Remember, most archivists associated with formal institutions claim to be neutral and objective stewards of history and tend to distance themselves from social justice initiatives. Also, some underrepresented groups have good reason to be distrustful as they have been misrepresented in the past by these very institutions that claim objectivity. Given this past, there are few clear paths available to connect community archives to formal infrastructures of support.

We need methods or models to guide the relationships between formal institutions and community groups who desire to have a voice in their own historical representation. The importance of co-creation in community and personal archives is of key importance. Co-creation is a process that involves all partners learning and benefitting from each other during creative endeavors. In my own work, this relates to the idea of library and information professionals working through their organizations to provide a technical infrastructure and the technical expertise necessary for building and preserving collections, while community members contribute the knowledge, personal information and physical artifacts that support content development.

One model I have explored deals with one of the first significant community-based archaeology projects in Quseir, Egypt. While this framework was designed to guide community control of archaeology projects, I believe it can guide relations between community experts and information experts through community-based documentary projects as well, given the following components: 1) communication and collaboration: 2) employment and training, 3) public presentation, 4) interviews and oral histories, 5) educational resources, 6) photographic and video archive and community controlled merchandising.

I have begun work with two different community groups to develop prototype methods and tools, and to illustrate how an organizing body is needed to facilitate connections to heritage institutions which contain preservation and access infrastructures. The two community groups are the Indianapolis bicycling community and the Bethel AME Church of Indianapolis. These groups exemplify where social history stands to be lost without co-creation efforts between a formal support infrastructure and the knowledge of individual community members.

Over the past several years, the bicycle movement in Indianapolis has gained a great deal of momentum. Seventy-four miles of bicycle lanes and trails have been designed and implemented to support travel by bike. In the case of the city’s bicycling community, records are being created in comments sections of blogs and online newspaper articles, and include personal snapshots and reflections published via social media platforms that are of a troublingly ephemeral nature. The bicycle movement in Indianapolis presents an ideal issue around which to develop a community heritage collection, as the geographic and mobile nature of the phenomenon will expose the challenges of capturing both place-bound and digital history as it is happening.

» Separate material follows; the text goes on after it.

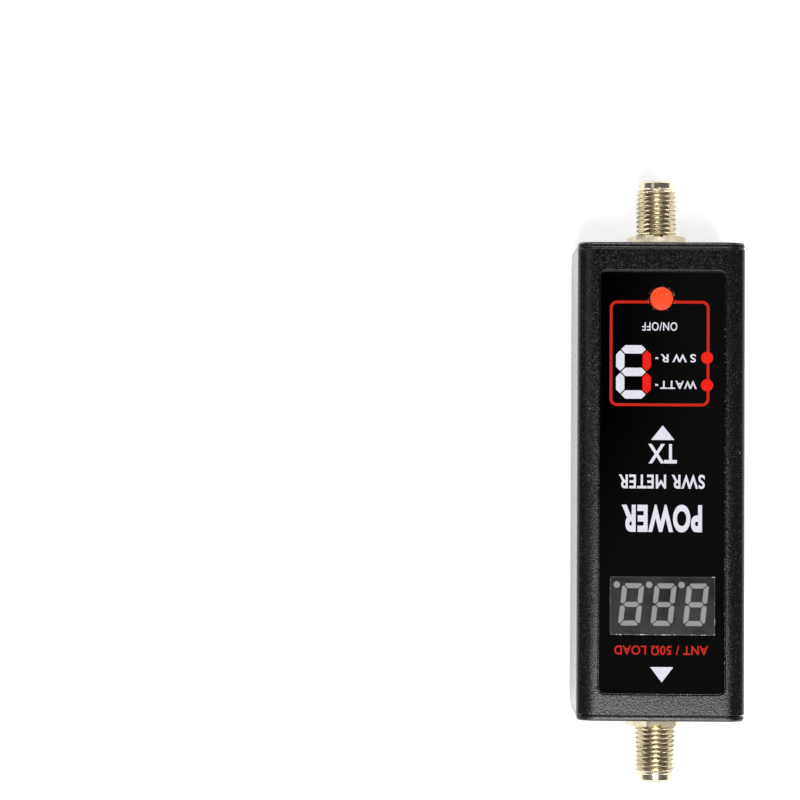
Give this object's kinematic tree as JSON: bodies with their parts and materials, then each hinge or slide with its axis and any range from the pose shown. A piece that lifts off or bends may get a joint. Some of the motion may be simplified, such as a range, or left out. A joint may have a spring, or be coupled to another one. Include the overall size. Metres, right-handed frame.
{
  "type": "swr meter",
  "caption": "Hand-size inline radio SWR and power meter: black rectangular tube case, coaxial jack on each end, segment display, red push button.",
  "frame": {"origin": "centre of the case's back face", "axes": "+Z out of the front face, +Y along the case towards the transmitter-end jack, +X towards the side with the charging socket"},
  "size_m": [0.0254, 0.093, 0.0214],
  "materials": {
    "case_coat": "textured black powder coat on aluminium",
    "black_screw": "black oxide",
    "label_film": "gloss",
    "board": "satin",
    "gold_copper": "satin",
    "chip_black": "matte",
    "trimmer_cream": "matte",
    "display_face": "satin",
    "display_segment": "satin",
    "tinned_pin": "satin",
    "button_red": "satin",
    "switch_black": "matte",
    "plain_steel": "satin",
    "socket_steel": "satin",
    "gold_plate": "polished",
    "light_lens": "gloss",
    "cell_foil": "satin",
    "foam_pad": "matte",
    "wire_red": "satin",
    "wire_black": "satin",
    "plug_cream": "matte",
    "capacitor_tan": "satin",
    "nickel": "polished nickel plate on brass",
    "white_ptfe": "satin"
  },
  "bodies": {
    "meter": {"case_shell": "case_coat", "tx_end_plate": "case_coat", "antenna_end_plate": "case_coat", "tx_end_screws": "black_screw", "antenna_end_screws": "black_screw", "front_label": "label_film", "main_board": "board", "through_line": "gold_copper", "pickup_lines": "gold_copper", "termination_resistors": "chip_black", "detector_diodes": "chip_black", "calibration_trimmers": "trimmer_cream", "display_body": "display_face", "display_segments": "display_segment", "display_pins": "tinned_pin", "switch_base": "switch_black", "switch_cover": "plain_steel", "switch_dome": "plain_steel", "switch_terminals": "tinned_pin", "usb_shell": "socket_steel", "usb_tongue": "switch_black", "usb_contacts": "gold_plate", "charge_light": "light_lens", "battery_cell": "cell_foil", "battery_pad": "foam_pad", "battery_lead_red": "wire_red", "battery_lead_black": "wire_black", "battery_header": "plug_cream", "battery_plug": "plug_cream", "microcontroller": "chip_black", "microcontroller_leads": "tinned_pin", "charger_chip": "chip_black", "voltage_regulator": "chip_black", "chip_resistors": "chip_black", "chip_capacitors": "capacitor_tan", "tx_jack_body": "nickel", "tx_jack_insulator": "white_ptfe", "tx_jack_contact": "gold_plate", "tx_jack_washer": "nickel", "tx_jack_nut": "nickel", "antenna_jack_body": "nickel", "antenna_jack_insulator": "white_ptfe", "antenna_jack_contact": "gold_plate", "antenna_jack_washer": "nickel", "antenna_jack_nut": "nickel"},
    "button": {"button_plunger": "button_red"}
  },
  "joints": [
    {"name": "button_press", "type": "slide", "parent": "meter", "child": "button", "axis": [0, 0, -1], "range_m": [0, 0.00025], "stiffness_N_per_m": 6000, "deforming": ["switch_dome"]}
  ]
}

Information regarding the movement is current and thus is mostly in a digital form.

The Bethel AME Church was founded in Indianapolis in 1836. Since its inception, the Church has played a vital role in the African American community. Early members assisted escaping slaves in the Underground Railroad, founded the NAACP in Indiana, founded and contributed to the first formal school for African-American children in Indianapolis, and the development of the African Methodist Episcopal Church in the United States. Many factors, including urban development, have displaced members from the surrounding area. Over the years, Bethel’s membership has dwindled and the majority of its parishioners are now elderly. These church members provide the contextual narrative supporting over a hundred years of physical documentary evidence. Bethel’s Keeper of History, Olivia McGee-Lockhart, has spent her life caring for the church archive. As the church parish continues to dwindle, it is increasingly unlikely that someone will inherent her role. A professional archivist and formal archive is needed to ensure the survival of these important historical documents, along with digitization. Through the use of online community engagement tools, former and current church members would be able to provide the historical narrative to accompany the digitized documents. Their online contributions would provide documentation akin to that of oral histories.

In both instances, the time is now to capture and preserve the human narrative vital to our shared community heritage. Unfortunately, there is no connection from either of these communities to a library or archive, technology tools, or the professional expertise needed to document and preserve this heritage; this would indicate that there are numerous other communities disconnected as well. I only learned of the Bethel archive because an African-American librarian attending the church found out about my research and contacted me for help in finding ways to preserve the archive. It’s been two years now, and I’m happy to report that through extensive relationship building, representatives from IUPUI University Library, the Indiana Historical Society, the Indiana State Museum, the Bethel AME Church, and the Department of Library and Information Science are all working together to preserve, facilitate access to, and promote community engagement with the Church’s archive.

~ Andrea Copeland, Indiana University

Copeland, A. (2015). Community archives. In Annual Review of Cultural Heritage Informatics, edited by Samantha K. Hastings.
Copeland, A. (2015). Public Library: A place for the digital community archive. Preservation, Digital Technology & Culture, 44(1), 12-21.
Moser, S., et al. (2002). Transforming archaeology through practice: Strategies for collaborative archaeology and the Community Archaeology Project Quesire, Egypt. World Archaeology, 34(2), 220-48.

Discussion

4 comments
  1. Thank you for addressing and connecting access with social justice. I’m hopeful that our group will take your suggestion to develop “methods or models to guide the relationships between formal institutions and community groups who desire to have a voice in their own historical representation.” Co-creation is vital and should be included in our discussion in Baltimore.

  2. Francesca Morgan says:

    I agree with Ms Copeland’s and Ms Burchall’s statements about co-creation, and I look forward to hearing about more examples regarding community history.

  3. Joe says:

    I also appreciate the breath you get at in this post – from the bicycle movement to the Bethel AME church in Indianapolis. And this also points to something common in several of the case statements in this discussion: What kinds of organizations value and have a use for history/preservation and to what ends? In terms of the “best practices” we’re trying to move toward from our discussion, it seems like being a “connector” rather than a creator might be something to think on…

    1. Ian Gray says:

      Interesting (and I think correct) point about historians being the connector rather than creators. Many of the case statements are not so much the historian creating the vast stores of knowledge, but locating, preserving, and disseminating them to the public at large. From studies such as The Presence of the Past, we know interest, and a fair amount of knowledge, archives, and other data according to many of these case statements, is out there. I think many of these statements have suggested our role can be best described as the conduit for that data and knowledge to be preserved and presented.